Judges may be impeached by the assembly and convicted by two-thirds of the senate, according to Change.org. Judges are subject to recall election. The commission on judicial performance investigates complaints of judicial misconduct and incapacity and may privately admonish, suspend, censure, retire, or remove a judge. The commission's decisions are subject to review by the supreme court.

In other words, a petition of this magnitude, with this many people voicing complaints can absolutely make a difference.

And change needs to happen. For a convicted rapist to be sentenced to six months in jail (and possibly serve only three months of that six with good behavior), especially when he has not shown any real remorse for his actions beyond how the consequences have affected him personally, seems ludicrous and patently unfair to the victim whose voice deserves to be heard. With that in mind, here is a portion of the victim's impact statement which she read in court (facing her attacker), according to BuzzFeed. Because the "unconscious woman" matters, and Persky seems to have forgotten about the impact of the crime on her.

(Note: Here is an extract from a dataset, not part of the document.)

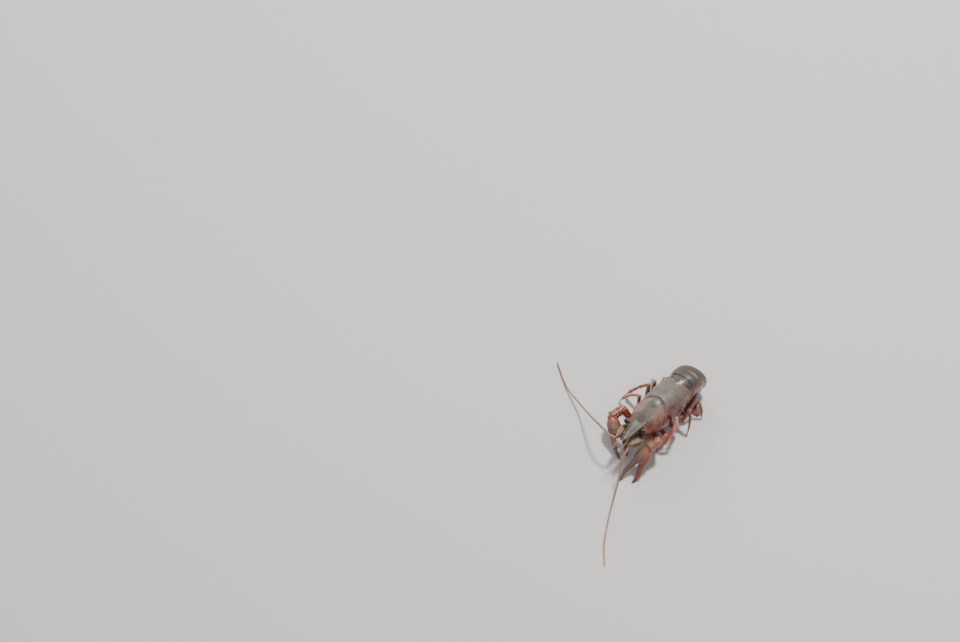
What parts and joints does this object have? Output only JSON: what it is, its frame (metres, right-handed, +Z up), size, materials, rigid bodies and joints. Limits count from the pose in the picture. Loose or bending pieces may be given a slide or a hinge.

One day, I was at work, scrolling through the news on my phone, and came across an article. In it, I read and learned for the first time about how I was found unconscious, with my hair disheveled, long necklace wrapped around my neck, bra pulled out of my dress, dress pulled off over my shoulders and pulled up above my waist, that I was butt naked all the way down to my boots, legs spread apart, and had been penetrated by a foreign object by someone I did not recognize. This was how I learned what happened to me, sitting at my desk reading the news at work. I learned what happened to me the same time everyone else in the world learned what happened to me. That’s when the pine needles in my hair made sense, they didn’t fall from a tree. He had taken off my underwear, his fingers had been inside of me. I don’t even know this person. I still don’t know this person. When I read about me like this, I said, this can’t be me, this can’t be me. I could not digest or accept any of this information. I could not imagine my family having to read about this online. I kept reading. In the next paragraph, I read something that I will never forgive; I read that according to him, I liked it. I liked it. Again, I do not have words for these feelings.

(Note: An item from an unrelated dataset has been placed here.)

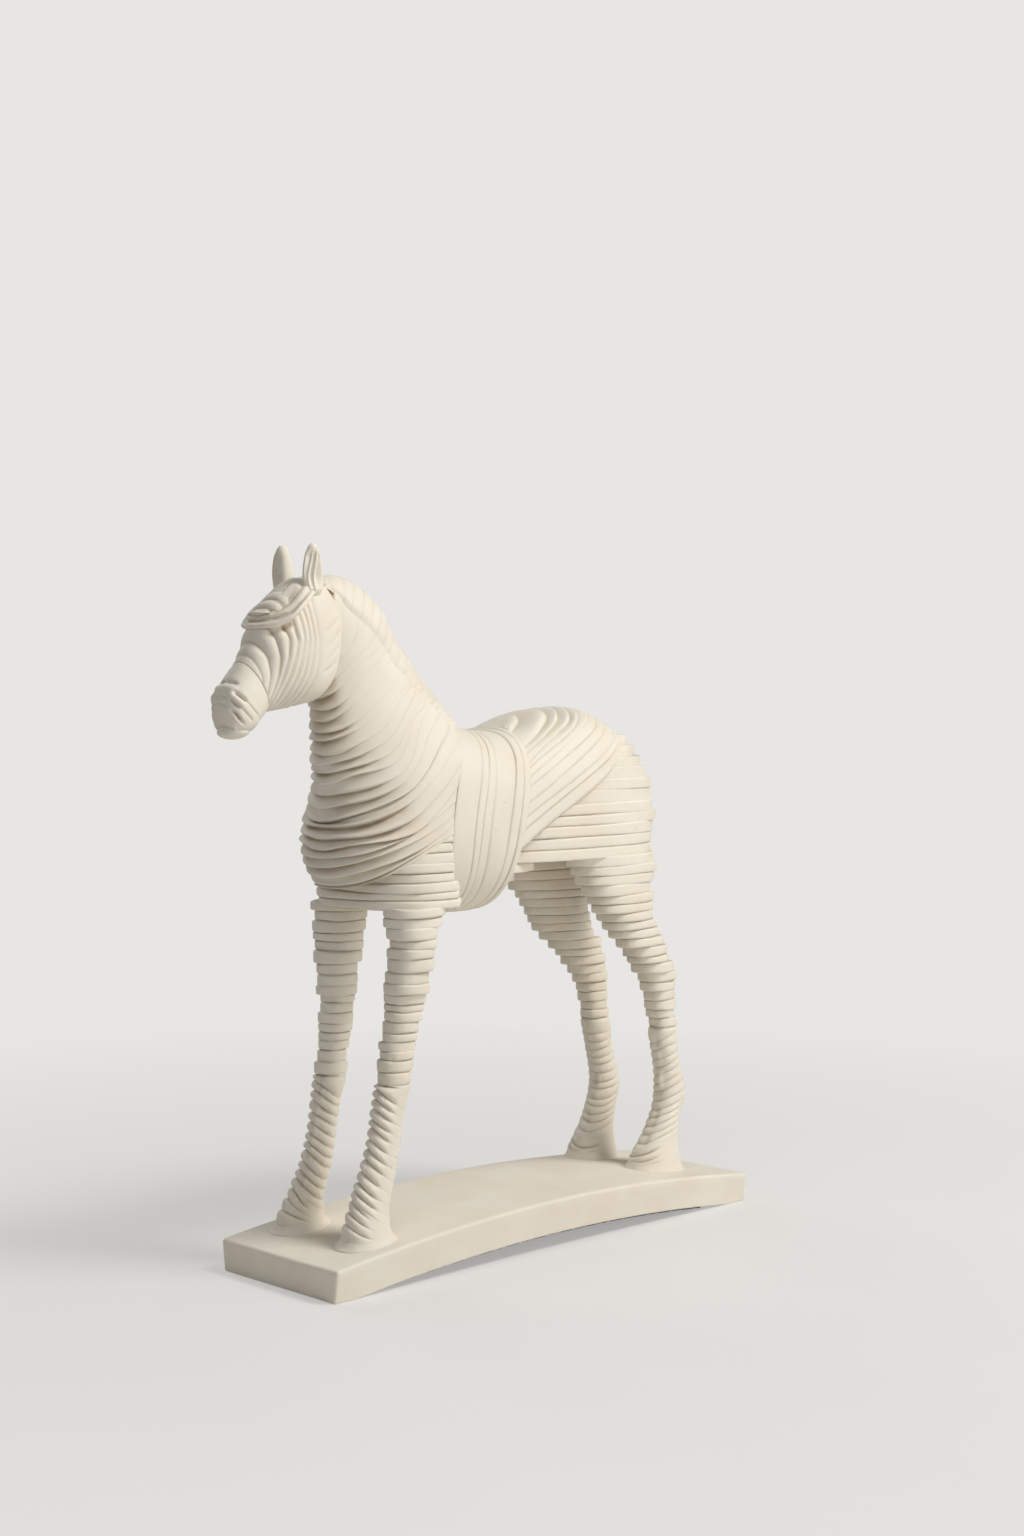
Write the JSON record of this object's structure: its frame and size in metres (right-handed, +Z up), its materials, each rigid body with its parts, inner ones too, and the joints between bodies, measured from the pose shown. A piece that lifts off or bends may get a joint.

Persky, who was given another six-year term to sit on the bench on Tuesday (he ran for re-election unopposed), feared that a longer sentence would "have a severe impact" on Turner. It should be noted that the Santa Clara Deputy District Attorney, Alaleh Kianerci, was asking for a six-year sentence in the case, which is still considerably lighter than the possible 14-year maximum sentence allowed. Kianerci told the San Jose Mercury that she felt Turner should get at least a year in jail.

"The sad reality is that sexual assault are committed by people you'd never expect, by people who look like Mr. Turner. The fact that he looks a certain way should not give him any leniency."

Persky cannot comment on the case as Brock Turner is planning to file an appeal to his conviction.